Data block ::
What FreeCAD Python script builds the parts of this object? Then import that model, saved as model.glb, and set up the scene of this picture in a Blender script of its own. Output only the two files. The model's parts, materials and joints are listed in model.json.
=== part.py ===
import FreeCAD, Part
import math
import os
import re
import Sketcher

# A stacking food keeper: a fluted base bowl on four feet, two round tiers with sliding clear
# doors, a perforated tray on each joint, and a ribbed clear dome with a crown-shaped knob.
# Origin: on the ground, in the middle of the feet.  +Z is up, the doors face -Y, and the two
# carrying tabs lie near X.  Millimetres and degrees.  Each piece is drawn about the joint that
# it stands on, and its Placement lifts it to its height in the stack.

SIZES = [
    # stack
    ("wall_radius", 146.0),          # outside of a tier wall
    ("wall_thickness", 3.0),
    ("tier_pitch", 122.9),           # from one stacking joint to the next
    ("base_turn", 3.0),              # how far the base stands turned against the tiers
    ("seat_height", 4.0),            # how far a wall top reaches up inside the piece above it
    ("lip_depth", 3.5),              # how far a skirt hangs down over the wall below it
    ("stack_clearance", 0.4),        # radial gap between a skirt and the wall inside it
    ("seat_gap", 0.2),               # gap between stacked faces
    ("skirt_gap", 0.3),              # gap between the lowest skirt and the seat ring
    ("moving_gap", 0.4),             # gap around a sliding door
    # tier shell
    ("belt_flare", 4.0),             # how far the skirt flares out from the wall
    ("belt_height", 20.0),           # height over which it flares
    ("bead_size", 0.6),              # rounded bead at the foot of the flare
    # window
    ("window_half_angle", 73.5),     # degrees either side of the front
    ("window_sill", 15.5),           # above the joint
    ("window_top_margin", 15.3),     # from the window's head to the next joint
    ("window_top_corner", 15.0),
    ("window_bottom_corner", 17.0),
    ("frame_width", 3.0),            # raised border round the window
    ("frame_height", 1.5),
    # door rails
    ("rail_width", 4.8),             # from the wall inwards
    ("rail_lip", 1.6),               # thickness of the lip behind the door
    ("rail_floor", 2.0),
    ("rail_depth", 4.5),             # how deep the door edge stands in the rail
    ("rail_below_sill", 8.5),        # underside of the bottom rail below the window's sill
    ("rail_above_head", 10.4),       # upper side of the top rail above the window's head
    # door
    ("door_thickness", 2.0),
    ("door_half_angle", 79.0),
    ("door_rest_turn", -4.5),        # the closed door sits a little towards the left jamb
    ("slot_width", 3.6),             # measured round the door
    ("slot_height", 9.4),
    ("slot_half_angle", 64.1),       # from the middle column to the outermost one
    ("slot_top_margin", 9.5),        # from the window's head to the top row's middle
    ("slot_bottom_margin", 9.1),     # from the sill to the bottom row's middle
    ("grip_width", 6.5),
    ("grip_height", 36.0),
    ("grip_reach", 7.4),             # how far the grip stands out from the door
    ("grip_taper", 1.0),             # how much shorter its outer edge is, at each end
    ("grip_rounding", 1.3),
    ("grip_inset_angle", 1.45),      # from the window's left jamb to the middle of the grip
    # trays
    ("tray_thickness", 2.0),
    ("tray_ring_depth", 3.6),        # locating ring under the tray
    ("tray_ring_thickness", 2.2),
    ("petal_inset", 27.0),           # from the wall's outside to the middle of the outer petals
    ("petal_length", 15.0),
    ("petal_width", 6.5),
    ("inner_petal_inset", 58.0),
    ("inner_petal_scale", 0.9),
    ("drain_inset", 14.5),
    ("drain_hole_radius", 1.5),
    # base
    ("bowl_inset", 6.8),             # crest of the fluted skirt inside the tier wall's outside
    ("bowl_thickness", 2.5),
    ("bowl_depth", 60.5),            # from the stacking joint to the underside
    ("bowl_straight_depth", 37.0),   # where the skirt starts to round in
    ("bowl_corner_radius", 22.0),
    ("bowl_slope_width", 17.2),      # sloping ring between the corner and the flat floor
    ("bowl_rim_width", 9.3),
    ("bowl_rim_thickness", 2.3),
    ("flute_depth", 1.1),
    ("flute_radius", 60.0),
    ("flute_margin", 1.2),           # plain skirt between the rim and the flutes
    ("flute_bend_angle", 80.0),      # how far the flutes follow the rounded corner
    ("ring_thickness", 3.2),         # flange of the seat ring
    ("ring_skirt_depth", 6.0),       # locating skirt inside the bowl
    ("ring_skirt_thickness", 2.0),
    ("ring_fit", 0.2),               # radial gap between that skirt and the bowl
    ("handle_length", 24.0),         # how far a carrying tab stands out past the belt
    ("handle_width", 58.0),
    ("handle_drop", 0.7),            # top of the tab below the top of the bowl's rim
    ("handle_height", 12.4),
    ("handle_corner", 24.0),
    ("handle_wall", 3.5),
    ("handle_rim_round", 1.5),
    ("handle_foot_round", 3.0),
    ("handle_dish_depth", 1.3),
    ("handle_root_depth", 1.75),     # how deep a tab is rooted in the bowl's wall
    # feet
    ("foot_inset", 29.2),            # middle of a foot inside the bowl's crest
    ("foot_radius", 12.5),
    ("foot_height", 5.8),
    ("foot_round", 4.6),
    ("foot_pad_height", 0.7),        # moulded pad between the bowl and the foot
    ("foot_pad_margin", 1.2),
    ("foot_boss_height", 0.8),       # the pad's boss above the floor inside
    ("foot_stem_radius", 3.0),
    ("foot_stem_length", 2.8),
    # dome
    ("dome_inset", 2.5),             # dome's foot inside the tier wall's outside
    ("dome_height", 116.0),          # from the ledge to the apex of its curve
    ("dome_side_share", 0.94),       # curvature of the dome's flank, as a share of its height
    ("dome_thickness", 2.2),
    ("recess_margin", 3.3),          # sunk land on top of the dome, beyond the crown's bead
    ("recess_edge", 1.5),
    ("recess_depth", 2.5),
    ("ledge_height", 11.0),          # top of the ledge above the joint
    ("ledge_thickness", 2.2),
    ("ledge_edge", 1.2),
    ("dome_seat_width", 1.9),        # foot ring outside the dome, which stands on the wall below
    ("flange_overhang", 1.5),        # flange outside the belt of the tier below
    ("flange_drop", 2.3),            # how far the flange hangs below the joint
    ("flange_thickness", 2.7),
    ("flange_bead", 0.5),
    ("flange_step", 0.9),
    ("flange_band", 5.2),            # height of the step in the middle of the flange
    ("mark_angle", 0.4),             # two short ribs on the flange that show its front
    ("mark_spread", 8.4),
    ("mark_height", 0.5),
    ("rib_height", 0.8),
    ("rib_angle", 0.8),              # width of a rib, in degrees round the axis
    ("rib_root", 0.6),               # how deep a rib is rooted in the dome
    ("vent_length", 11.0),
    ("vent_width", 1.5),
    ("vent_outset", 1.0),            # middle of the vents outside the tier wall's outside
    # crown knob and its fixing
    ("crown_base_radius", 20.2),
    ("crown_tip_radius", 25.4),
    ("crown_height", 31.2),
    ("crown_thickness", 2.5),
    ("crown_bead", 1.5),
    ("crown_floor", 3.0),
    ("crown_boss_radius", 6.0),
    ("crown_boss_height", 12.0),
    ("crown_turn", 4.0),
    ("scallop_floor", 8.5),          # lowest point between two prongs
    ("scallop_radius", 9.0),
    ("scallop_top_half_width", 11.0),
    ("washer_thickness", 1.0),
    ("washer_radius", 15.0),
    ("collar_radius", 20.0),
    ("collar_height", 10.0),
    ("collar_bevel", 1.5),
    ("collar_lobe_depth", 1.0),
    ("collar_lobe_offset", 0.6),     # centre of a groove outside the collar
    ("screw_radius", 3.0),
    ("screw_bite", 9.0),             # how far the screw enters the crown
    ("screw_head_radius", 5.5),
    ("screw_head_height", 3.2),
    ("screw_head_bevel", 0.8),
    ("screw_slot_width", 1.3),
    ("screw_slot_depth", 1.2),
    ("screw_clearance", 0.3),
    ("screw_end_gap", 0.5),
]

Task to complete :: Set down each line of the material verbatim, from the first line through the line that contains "# it stands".

Output ::
What FreeCAD Python script builds the parts of this object? Then import that model, saved as model.glb, and set up the scene of this picture in a Blender script of its own. Output only the two files. The model's parts, materials and joints are listed in model.json.
=== part.py ===
import FreeCAD, Part
import math
import os
import re
import Sketcher

# A stacking food keeper: a fluted base bowl on four feet, two round tiers with sliding clear
# doors, a perforated tray on each joint, and a ribbed clear dome with a crown-shaped knob.
# Origin: on the ground, in the middle of the feet.  +Z is up, the doors face -Y, and the two
# carrying tabs lie near X.  Millimetres and degrees.  Each piece is drawn about the joint that
# it stands on, and its Placement lifts it to its height in the stack.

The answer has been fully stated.